On the Separation of Complete Triaxial Strain/Stress Profiles from Diffraction Experiments

Abstract

The fundamental equation in X-ray diffraction relates the measured strain quantities to a superposition of six independent components, three normal and three shear components which can exist as gradients with depth. However, the linear system of equations to solve for the six components leads to a singular matrix. In such a case of nonunique solution is expected. In the literature then so called regularization methods are recommended. All these methods work only if the determinant of the matrix is close to zero, in diffraction experiments it is definitely zero because of the existence of the normal component ε33. Therefore in the past, assumptions were made such as biaxial stress states and so on.

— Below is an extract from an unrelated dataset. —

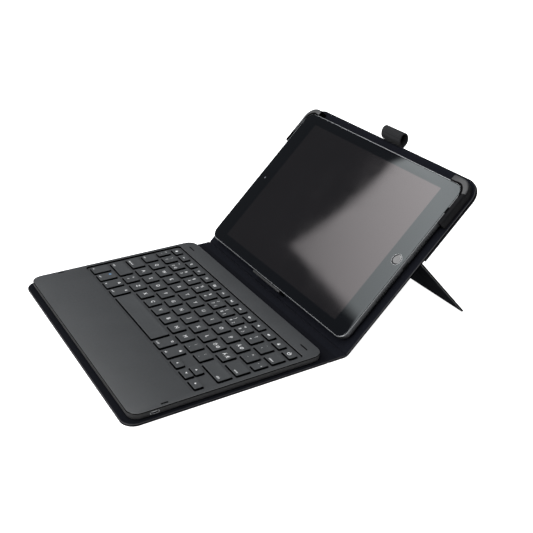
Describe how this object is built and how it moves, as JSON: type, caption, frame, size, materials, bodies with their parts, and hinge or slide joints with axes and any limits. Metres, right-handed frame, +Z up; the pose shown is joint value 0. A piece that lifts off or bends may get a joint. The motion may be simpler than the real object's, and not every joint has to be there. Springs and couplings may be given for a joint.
{
  "type": "tablet keyboard case",
  "caption": "Folio case that holds a tablet upright over a slim keyboard, with two folding creases, edge clips, a fold-out rear stand and a stylus loop.",
  "frame": {"origin": "middle of the base panel's underside, on the surface that the case stands on", "axes": "+Z up, +Y away from the user from the keyboard towards the stand, +X to the user's right"},
  "size_m": [0.253, 0.3447, 0.1469],
  "materials": {
    "outer_skin": "fine-grained coated fabric, matt",
    "cover_board": "stiff fibre board",
    "lining": "close woven microfibre",
    "crease": "flexible coated fabric",
    "elastic": "woven elastic",
    "clip": "smooth soft plastic",
    "case": "satin dark grey",
    "deck": "satin dark grey",
    "keycap": "satin dark grey",
    "plate": "rolled steel sheet",
    "membrane": "polyester film",
    "dome": "silicone",
    "board": "solder mask",
    "can": "tinned can",
    "cell": "foil pouch",
    "ribbon": "polyimide film",
    "socket": "plated steel",
    "bumper": "black rubber",
    "screw": "zinc plated",
    "magnet": "nickel plated",
    "tablet_shell": "bead blasted",
    "tablet_glass": "black polished glass",
    "display": "unlit display",
    "button": "black polished",
    "lens": "dark polished"
  },
  "bodies": {
    "base": {"base_outer_skin": "outer_skin", "base_board": "cover_board", "base_lining": "lining", "keyboard_bottom_case": "case", "keyboard_deck": "deck", "key_support_plate": "plate", "key_membrane": "membrane", "key_domes": "dome", "main_board": "board", "bluetooth_module": "can", "battery": "cell", "ribbon_cable": "ribbon", "usb_socket": "socket", "front_bumpers": "bumper", "rear_bumpers": "bumper", "case_screws": "screw", "closure_magnets": "magnet"},
    "spine": {"spine_outer_skin": "outer_skin", "spine_board": "cover_board", "spine_lining": "lining", "base_hinge_strip": "crease", "back_hinge_strip": "crease"},
    "back_panel": {"back_outer_skin": "outer_skin", "back_board": "cover_board", "back_lining": "lining", "back_upper_layer": "outer_skin", "stand_hinge_strip": "crease", "cradle_plate": "clip", "left_corner_clip": "clip", "right_corner_clip": "clip", "bottom_clip": "clip", "stylus_loop": "elastic"},
    "stand": {"stand_board": "cover_board", "stand_front_skin": "lining", "stand_back_skin": "outer_skin"},
    "tablet": {"tablet_housing": "tablet_shell", "tablet_glass": "tablet_glass", "tablet_display": "display", "tablet_battery": "cell", "tablet_rear_camera": "lens"},
    "home_button": {"tablet_home_button": "button"},
    "function_keys": {"function_keys": "keycap"},
    "number_keys": {"number_keys": "keycap"},
    "backspace_key": {"backspace_key": "keycap"},
    "tab_key": {"tab_key": "keycap"},
    "top_letter_keys": {"top_letter_keys": "keycap"},
    "caps_lock_key": {"caps_lock_key": "keycap"},
    "home_letter_keys": {"home_letter_keys": "keycap"},
    "enter_key": {"enter_key": "keycap"},
    "left_shift_key": {"left_shift_key": "keycap"},
    "bottom_letter_keys": {"bottom_letter_keys": "keycap"},
    "right_shift_key": {"right_shift_key": "keycap"},
    "left_modifier_keys": {"left_modifier_keys": "keycap"},
    "space_bar": {"space_bar": "keycap"},
    "right_modifier_keys": {"right_modifier_keys": "keycap"},
    "arrow_left_key": {"arrow_left_key": "keycap"},
    "arrow_down_key": {"arrow_down_key": "keycap"},
    "arrow_up_key": {"arrow_up_key": "keycap"},
    "arrow_right_key": {"arrow_right_key": "keycap"}
  },
  "joints": [
    {"name": "base_fold", "type": "hinge", "parent": "base", "child": "spine", "pos_m": [0, 0.09175, 0.0012], "axis": [1, 0, 0], "range_deg": [0, 90]},
    {"name": "back_fold", "type": "hinge", "parent": "spine", "child": "back_panel", "pos_m": [0, 0.11055, 0.0012], "axis": [1, 0, 0], "range_deg": [-44.42, 45.58]},
    {"name": "stand_fold", "type": "hinge", "parent": "back_panel", "child": "stand", "pos_m": [0, 0.18644, 0.07221], "axis": [1, 0, 0], "range_deg": [-88.18, 0]},
    {"name": "tablet_slide", "type": "slide", "parent": "back_panel", "child": "tablet", "axis": [0, 0.6999, -0.7142], "range_m": [-0.06, 0]},
    {"name": "home_button_press", "type": "slide", "parent": "tablet", "child": "home_button", "axis": [0, 0.6999, -0.7142], "range_m": [0, 0.0003], "stiffness_N_per_m": 1500, "springref_m": -0.0002},
    {"name": "function_press", "type": "slide", "parent": "base", "child": "function_keys", "axis": [0, 0, 1], "range_m": [-0.0012, 0], "stiffness_N_per_m": 5600, "springref_m": 0.0004, "deforming": ["key_domes"]},
    {"name": "number_press", "type": "slide", "parent": "base", "child": "number_keys", "axis": [0, 0, 1], "range_m": [-0.0012, 0], "stiffness_N_per_m": 5200, "springref_m": 0.0004, "deforming": ["key_domes"]},
    {"name": "backspace_press", "type": "slide", "parent": "base", "child": "backspace_key", "axis": [0, 0, 1], "range_m": [-0.0012, 0], "stiffness_N_per_m": 400, "springref_m": 0.0004, "deforming": ["key_domes"]},
    {"name": "tab_press", "type": "slide", "parent": "base", "child": "tab_key", "axis": [0, 0, 1], "range_m": [-0.0012, 0], "stiffness_N_per_m": 400, "springref_m": 0.0004, "deforming": ["key_domes"]},
    {"name": "top_letter_press", "type": "slide", "parent": "base", "child": "top_letter_keys", "axis": [0, 0, 1], "range_m": [-0.0012, 0], "stiffness_N_per_m": 5200, "springref_m": 0.0004, "deforming": ["key_domes"]},
    {"name": "caps_lock_press", "type": "slide", "parent": "base", "child": "caps_lock_key", "axis": [0, 0, 1], "range_m": [-0.0012, 0], "stiffness_N_per_m": 400, "springref_m": 0.0004, "deforming": ["key_domes"]},
    {"name": "home_letter_press", "type": "slide", "parent": "base", "child": "home_letter_keys", "axis": [0, 0, 1], "range_m": [-0.0012, 0], "stiffness_N_per_m": 4400, "springref_m": 0.0004, "deforming": ["key_domes"]},
    {"name": "enter_press", "type": "slide", "parent": "base", "child": "enter_key", "axis": [0, 0, 1], "range_m": [-0.0012, 0], "stiffness_N_per_m": 400, "springref_m": 0.0004, "deforming": ["key_domes"]},
    {"name": "left_shift_press", "type": "slide", "parent": "base", "child": "left_shift_key", "axis": [0, 0, 1], "range_m": [-0.0012, 0], "stiffness_N_per_m": 400, "springref_m": 0.0004, "deforming": ["key_domes"]},
    {"name": "bottom_letter_press", "type": "slide", "parent": "base", "child": "bottom_letter_keys", "axis": [0, 0, 1], "range_m": [-0.0012, 0], "stiffness_N_per_m": 4000, "springref_m": 0.0004, "deforming": ["key_domes"]},
    {"name": "right_shift_press", "type": "slide", "parent": "base", "child": "right_shift_key", "axis": [0, 0, 1], "range_m": [-0.0012, 0], "stiffness_N_per_m": 400, "springref_m": 0.0004, "deforming": ["key_domes"]},
    {"name": "left_modifier_press", "type": "slide", "parent": "base", "child": "left_modifier_keys", "axis": [0, 0, 1], "range_m": [-0.0012, 0], "stiffness_N_per_m": 1600, "springref_m": 0.0004, "deforming": ["key_domes"]},
    {"name": "space_bar_press", "type": "slide", "parent": "base", "child": "space_bar", "axis": [0, 0, 1], "range_m": [-0.0012, 0], "stiffness_N_per_m": 400, "springref_m": 0.0004, "deforming": ["key_domes"]},
    {"name": "right_modifier_press", "type": "slide", "parent": "base", "child": "right_modifier_keys", "axis": [0, 0, 1], "range_m": [-0.0012, 0], "stiffness_N_per_m": 800, "springref_m": 0.0004, "deforming": ["key_domes"]},
    {"name": "arrow_left_press", "type": "slide", "parent": "base", "child": "arrow_left_key", "axis": [0, 0, 1], "range_m": [-0.0012, 0], "stiffness_N_per_m": 400, "springref_m": 0.0004, "deforming": ["key_domes"]},
    {"name": "arrow_down_press", "type": "slide", "parent": "base", "child": "arrow_down_key", "axis": [0, 0, 1], "range_m": [-0.0012, 0], "stiffness_N_per_m": 400, "springref_m": 0.0004, "deforming": ["key_domes"]},
    {"name": "arrow_up_press", "type": "slide", "parent": "base", "child": "arrow_up_key", "axis": [0, 0, 1], "range_m": [-0.0012, 0], "stiffness_N_per_m": 400, "springref_m": 0.0004, "deforming": ["key_domes"]},
    {"name": "arrow_right_press", "type": "slide", "parent": "base", "child": "arrow_right_key", "axis": [0, 0, 1], "range_m": [-0.0012, 0], "stiffness_N_per_m": 400, "springref_m": 0.0004, "deforming": ["key_domes"]}
  ]
}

It is shown that by a numerical differentiation the shear components can simply resolved. Once the shear components have been subtracted from the fundamental equation, the three normal components remain. By a Taylor series development of the fundamental equation, it is shown that ε33 and its first derivative at ψ = 0 are independent of the rotation angle φ. This requires a special structure of the matrix to analyze the data at different φ rotations. Once these two values are obtained, they serve as the initial conditions of a differential equation of second kind which is solved numerically. The unknown functions in the differential equation are approximated by a Taylor series expansion whose coefficients are determined by a nonlinear optimization procedure. Together with simulated data, first results are presented.